SMTP code 550 is the most common and most important hard bounce code in email delivery. It means the receiving server has permanently rejected your email because the requested mailbox is unavailable. The most frequent cause is an invalid or non-existent email address - the user does not exist on that server.
However, 550 is also used for policy-based rejections. A 550 response may include enhanced status codes like 5.1.1 (user unknown), 5.7.1 (policy rejection), or 5.7.26 (DMARC failure) that provide more specific information. Always check the enhanced code and the human-readable text that accompanies the 550 response to understand the exact reason.
Gmail returns 550 5.1.1 for non-existent addresses, 550 5.7.1 for messages blocked due to content or reputation, and 550 5.7.26 for DMARC failures. Microsoft returns 550 5.1.1 for invalid users and 550 5.7.1 for policy blocks. Yahoo uses 550 with various sub-codes for address and policy failures. Every 550 bounce to an invalid address damages your sender reputation.

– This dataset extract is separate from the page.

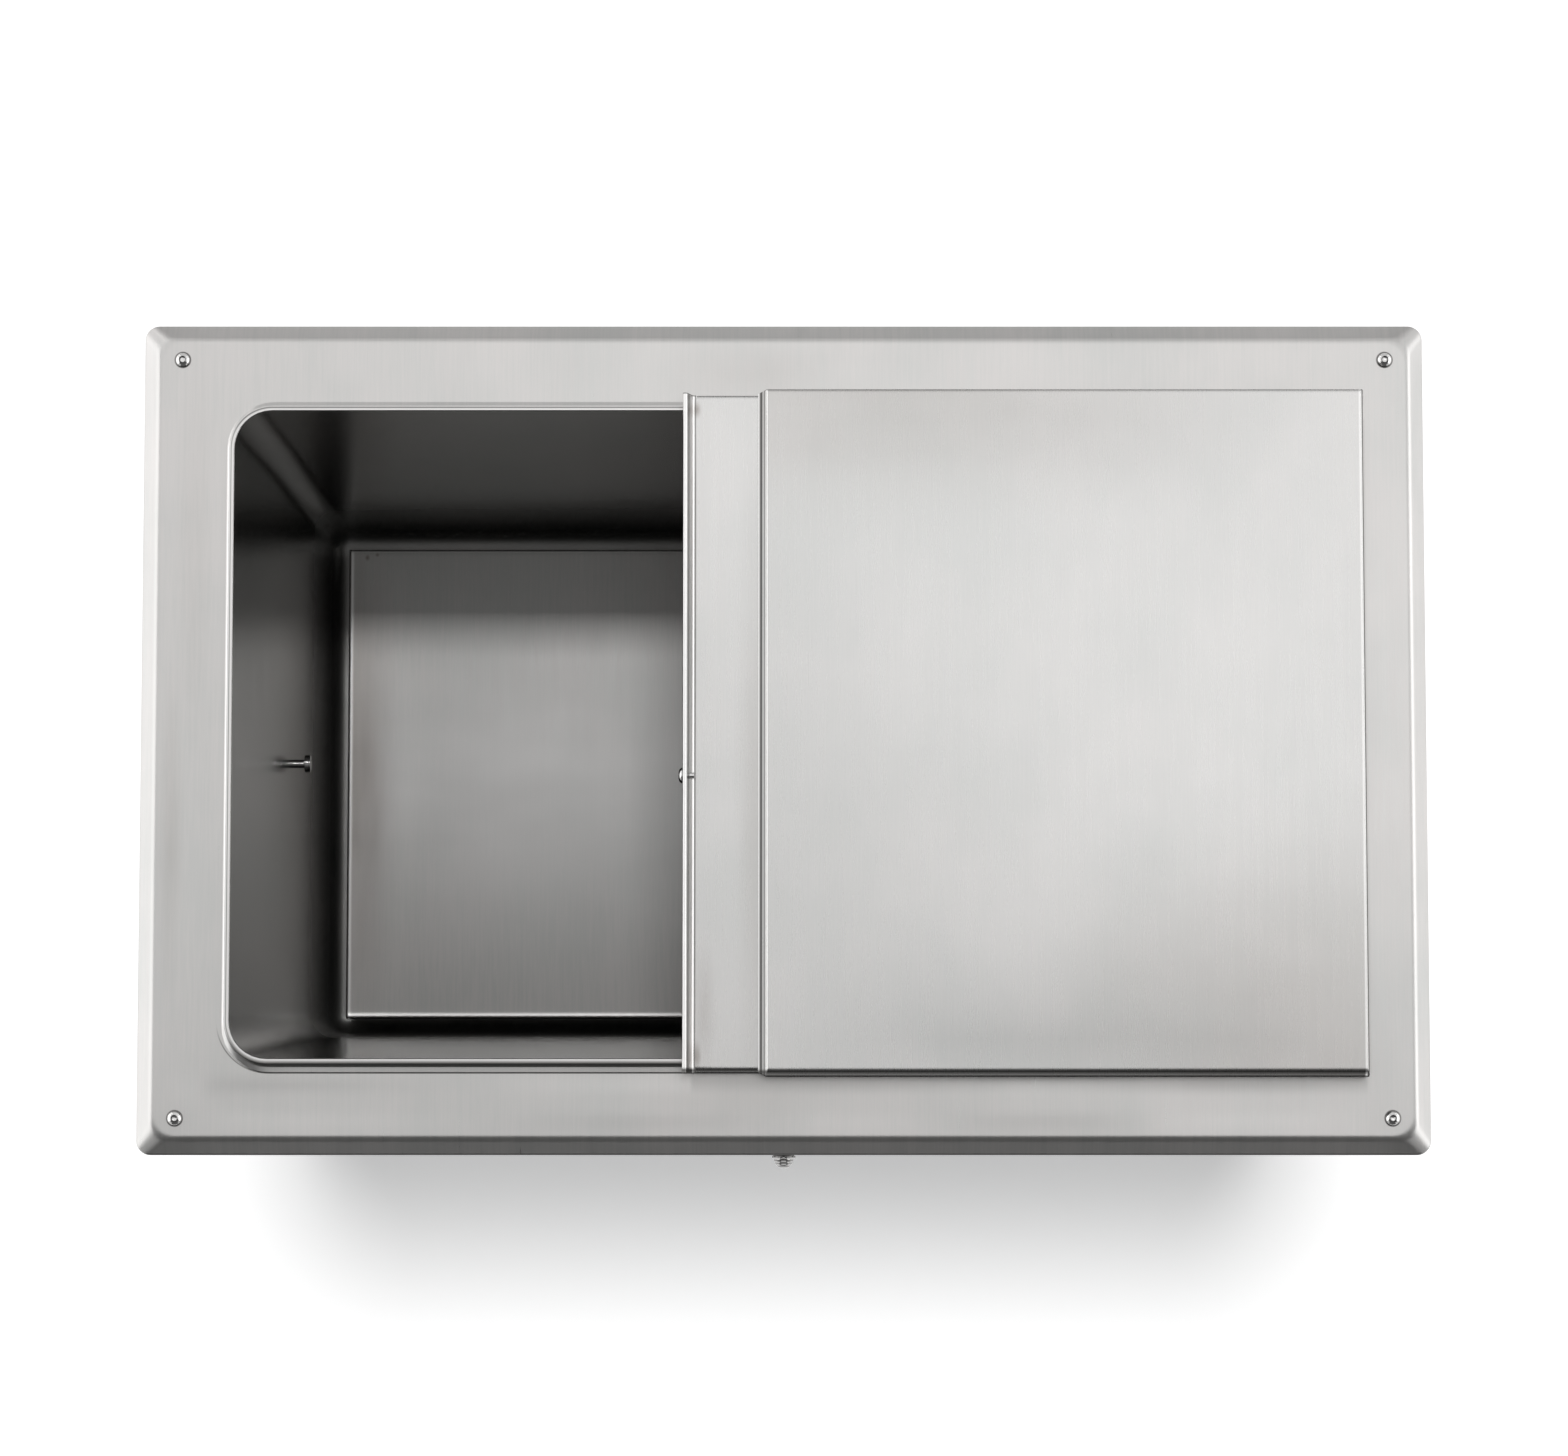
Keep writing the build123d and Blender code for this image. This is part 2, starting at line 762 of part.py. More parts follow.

Keep your bounce rate below 2% by maintaining clean lists.
How 550 plays out
550 rejectionWhere 550 sits: soft vs hard bounce
| Soft bounce (4xx) | Hard bounce (5xx) | |
|---|---|---|
| Nature | Temporary | Permanent |
| SMTP class | 4xx | 5xx |
| What to do | Let it retry | Suppress the address |
| Recoverable? | Often | No |
| 550 is | ✓ this code |
Common causes of 550
- Recipient email address does not exist (typo, deleted account)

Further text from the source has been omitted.